The continuous assessment of pedestrians’ cognitive load during a naturalistic mobile map-assisted navigation task is challenging because of limited experimental control over stimulus presentation, human-map-interactions, and other participant responses. To overcome this challenge, the present study takes advantage of navigators’ spontaneous eye blinks during navigation to serve as event markers in continuously recorded electroencephalography (EEG) data to assess cognitive load in a mobile map-assisted navigation task. We examined if and how displaying different numbers of landmarks (3 vs. 5 vs. 7) on mobile maps along a given route would influence navigators’ cognitive load during navigation in virtual urban environments. Cognitive load was assessed by the peak amplitudes of the blink-related fronto-central N2 and parieto-occipital P3. Our results show increased parieto-occipital P3 amplitude indicating higher cognitive load in the 7-landmark condition, compared to showing 3 or 5 landmarks. Our prior research already demonstrated that participants acquire more spatial knowledge in the 5- and 7-landmark conditions compared to the 3-landmark condition.

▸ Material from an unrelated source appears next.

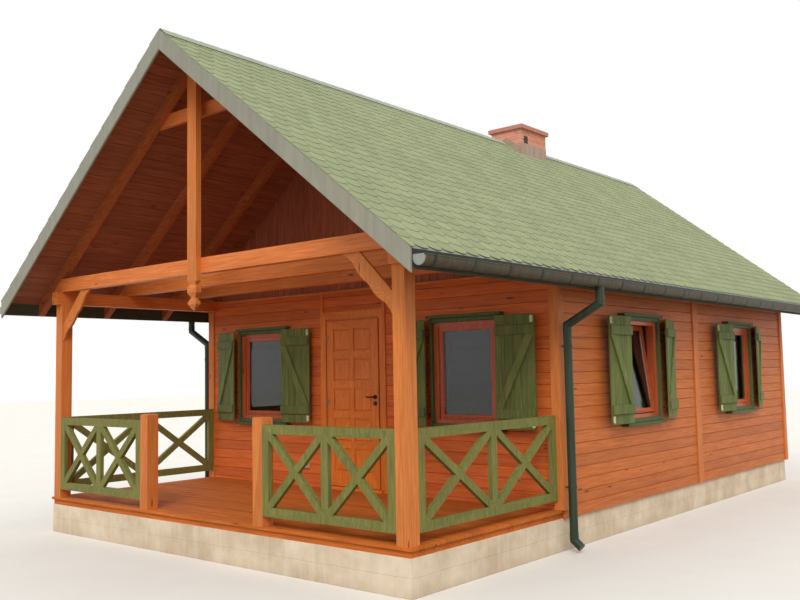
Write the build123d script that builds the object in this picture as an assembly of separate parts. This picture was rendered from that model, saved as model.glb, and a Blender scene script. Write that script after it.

Together with the current study, we find that showing 5 landmarks, compared to 3 or 7 landmarks, improved spatial learning without overtaxing cognitive load during navigation in different urban environments. Our findings also indicate a possible cognitive load spillover effect during map-assisted wayfinding whereby cognitive load during map viewing might have affected cognitive load during goal-directed locomotion in the environment or vice versa. Our research demonstrates that users’ cognitive load and spatial learning should be considered together when designing the display of future navigation aids and that navigators’ eye blinks can serve as useful event makers to parse continuous human brain dynamics reflecting cognitive load in naturalistic settings.